Version I:
Many nights, Mike [now out of prison] and Steve drove around looking for the shooter, the guys who were part of his crew, or women connected to them who might be able to provide a good lead. On a few of these nights, Mike had nobody to ride along with him, so I volunteered. We started out around 3:00 a.m., with Mike in the passenger seat, his hand on his Glock as he directed me around the area. We peered into dark houses and looked at license plates and car models as Mike spoke on the phone with others who had information about the 4th Street Boys’ whereabouts.
One night Mike thought he saw a 4th Street guy walk into a Chinese restaurant. He tucked his gun in his jeans, got out of the car, and hid in the adjacent alleyway. I waited in the car with the engine running, ready to speed off as soon as Mike ran back and got inside. But when the man came out with his food, Mike seemed to think this man wasn’t the man he’d thought it was. He walked back to the car and we drove on.
Version II:
First, let me say as plainly as possible: at no time did I intend to engage in any criminal conduct in the wake of Chuck’s death. … Most important, I had good reason to believe that this night would not end in violence or injury. …
After Chuck was shot and killed, people in the neighborhood were putting a lot of pressure on Mike and on Chuck’s other friends to avenge his murder. It seemed that Chuck’s friends were expected to fulfill the neighborhood’s collective desire for retribution. Many of the residents in the neighborhood were emphatic that justice should be served, and the man who killed Chuck must pay. But they weren’t actually doing anything.
Talk of retribution was just that: talk.
In the weeks following Chuck’s death, his friends occasionally drove around, ostensibly looking for Chuck’s killer. But these drives, like the talk of the residents, also came to nothing. This was so because it was common knowledge that Chuck’s killer had fled right after the shooting. These drives seemed to satisfy the feelings of anger and pain; they were a way to mourn a dear friend, and showed people in the neighborhood that Chuck’s friends were doing something.
One night, when Mike could not find anybody else to go with him, I agreed to drive. I felt ambivalent, but I went because I knew these drives were about expressing anger and about grieving, not about doing actual violence. I had talked Mike down from violence in the past, as did many other women in his and his friends’ lives.

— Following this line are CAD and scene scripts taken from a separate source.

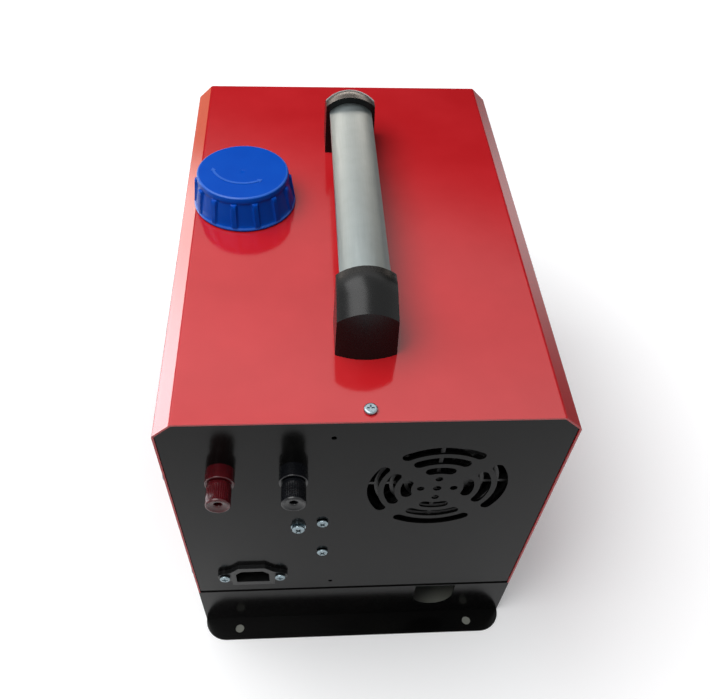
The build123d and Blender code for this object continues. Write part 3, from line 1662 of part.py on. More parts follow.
with BuildPart() as power_switch:
    with BuildSketch(front_plane(front_face)):
        with Locations((-switch_x, switch_z)):
            RectangleRounded(switch_width, switch_height, switch_bezel)
    extrude(amount=switch_bezel)
    fillet(power_switch.faces().sort_by(Axis.Y)[-1].edges(), switch_edge)
    with BuildSketch(front_plane(front_face)):
        with Locations((-switch_x, switch_z)):
            Rectangle(switch_body_width, switch_body_height)
    extrude(amount=-switch_body_depth)
    with BuildSketch(front_plane(front_face + switch_bezel)):
        with Locations((-switch_x, switch_z)):
            Rectangle(rocker_width + 2 * rocker_gap, 2 * (rocker_radius + rocker_gap))
    extrude(amount=-rocker_well, mode=Mode.SUBTRACT)
    with BuildSketch(Plane.YZ.offset(switch_x)):
        with Locations((pivot_y, switch_z)):
            Circle(rocker_pin + rocker_pin_gap)
    extrude(
        amount=rocker_width / 2 + rocker_pin_length + 2 * rocker_gap,
        both=True,
        mode=Mode.SUBTRACT,
    )
export("power_switch", power_switch)

with BuildPart() as power_rocker:
    shoulder = rocker_ridge - rocker_radius * tan(radians(rocker_tilt))
    with BuildSketch(Plane.YZ.offset(switch_x)):
        with Locations(Location((pivot_y, switch_z), -rocker_tilt)):
            Circle(rocker_radius)
            with BuildSketch(mode=Mode.PRIVATE) as crest:
                with BuildLine():
                    Polyline(
                        (-rocker_base, -rocker_radius),
                        (shoulder, -rocker_radius),
                        (rocker_ridge, 0),
                        (shoulder, rocker_radius),
                        (-rocker_base, rocker_radius),
                        close=True,
                    )
                make_face()
            add(crest.sketch, mode=Mode.INTERSECT)
    extrude(amount=rocker_width / 2, both=True)
    with BuildSketch(Plane.YZ.offset(switch_x)):
        with Locations((pivot_y, switch_z)):
            Circle(rocker_pin)
    extrude(amount=rocker_width / 2 + rocker_pin_length, both=True)
export("power_rocker", power_rocker)
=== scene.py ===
"""A portable diesel air heater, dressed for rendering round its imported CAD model."""

import json
import math

import bmesh
import bpy
from mathutils import Matrix, Vector


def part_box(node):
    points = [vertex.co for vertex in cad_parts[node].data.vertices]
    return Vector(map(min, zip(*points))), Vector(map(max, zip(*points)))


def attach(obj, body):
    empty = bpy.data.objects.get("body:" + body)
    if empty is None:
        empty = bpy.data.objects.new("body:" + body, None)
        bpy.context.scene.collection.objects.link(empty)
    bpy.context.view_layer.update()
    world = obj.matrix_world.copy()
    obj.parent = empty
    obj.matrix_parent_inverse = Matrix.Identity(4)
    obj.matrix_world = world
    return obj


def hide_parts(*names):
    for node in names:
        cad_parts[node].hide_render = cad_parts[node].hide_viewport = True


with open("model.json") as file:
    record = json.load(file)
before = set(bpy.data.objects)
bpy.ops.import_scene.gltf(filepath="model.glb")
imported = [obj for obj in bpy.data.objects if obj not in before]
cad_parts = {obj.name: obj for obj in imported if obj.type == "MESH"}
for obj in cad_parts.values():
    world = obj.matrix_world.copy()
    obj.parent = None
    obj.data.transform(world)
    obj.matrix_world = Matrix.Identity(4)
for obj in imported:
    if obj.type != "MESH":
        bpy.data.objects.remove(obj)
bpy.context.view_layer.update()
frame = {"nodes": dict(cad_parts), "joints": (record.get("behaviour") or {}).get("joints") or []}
cad = frame["nodes"]

# --- Camera and room light ---
# The camera stands close behind and above the rear panel and looks steeply down, so the case
# tapers to its foot and to its far end. The light is one large softbox over the near end, with
# a faint even fill.

LENS_MM = 37.03
SENSOR_MM = 36.0
CAMERA_PLACE = Vector((-0.0340, -0.41375, 0.5788))
CAMERA_TURN = Vector((2.48831050, -0.0490166969, 0.0710077608))  # axis times angle, in radians
SHIFT_Y = 0.0993
NEAREST = 0.01
KEY_PLACE = (-0.42, -0.12, 1.2)
KEY_AIM = (0, -0.05, 0.2)
KEY_SIZE = (1.2, 0.8)
KEY_WATTS = 15.2
FILL_LEVEL = 0.2
WHITE = "#FFFFFF"


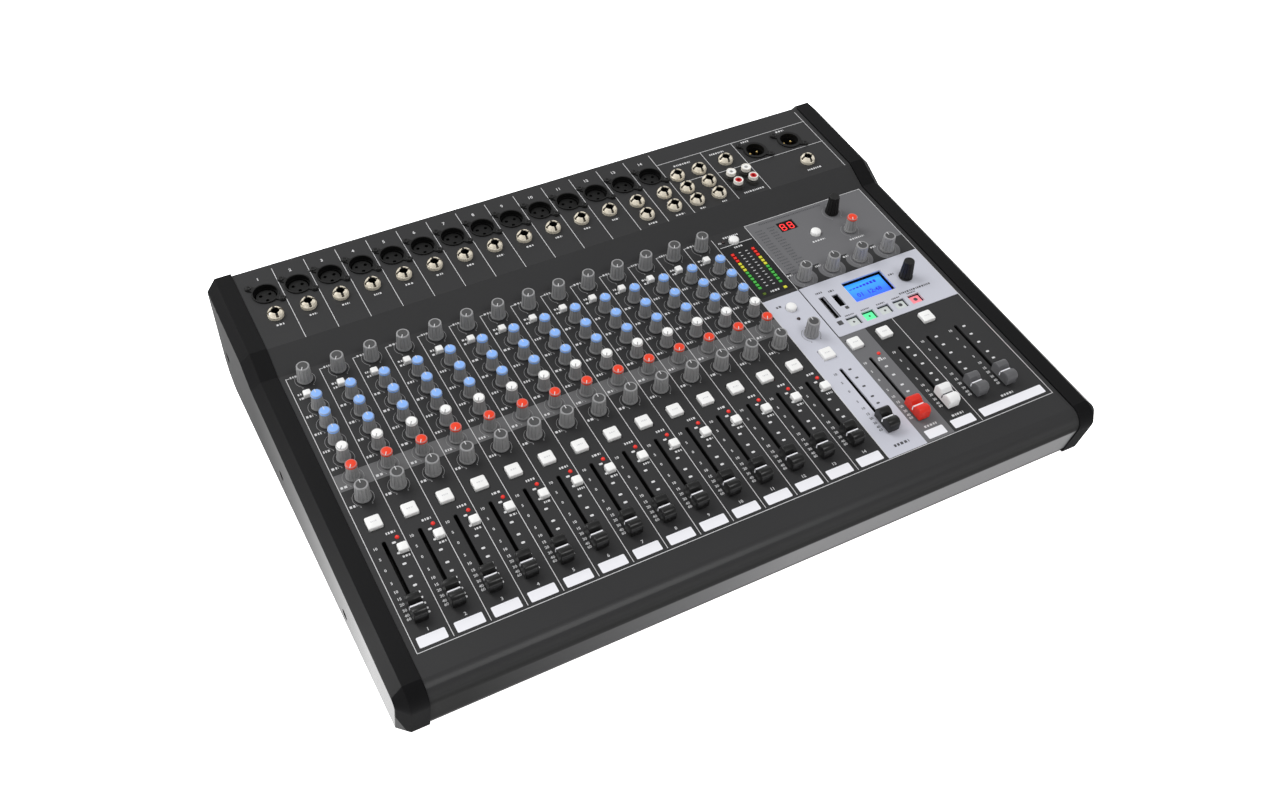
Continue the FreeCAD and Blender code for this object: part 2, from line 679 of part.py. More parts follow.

These accounts are clearly contradictory. If version 1 is correct, then version 2 is an attempt at making it seem like the ethnographer did not commit a criminal act. If version 2 is correct, then the ethnographer wrote up her story in a misleading way. If it was common knowledge that the shooter was not in town, then why did Mike bring a gun to the Chinese restaurant and almost shoot someone?
Campos writes:
If black lives matter, why did no one care that Goffman may have come close to participating in the murder of a young black man? Why was someone who recounted driving a would-be getaway car rewarded with a big book contract and a TED talk that has been viewed almost one million times?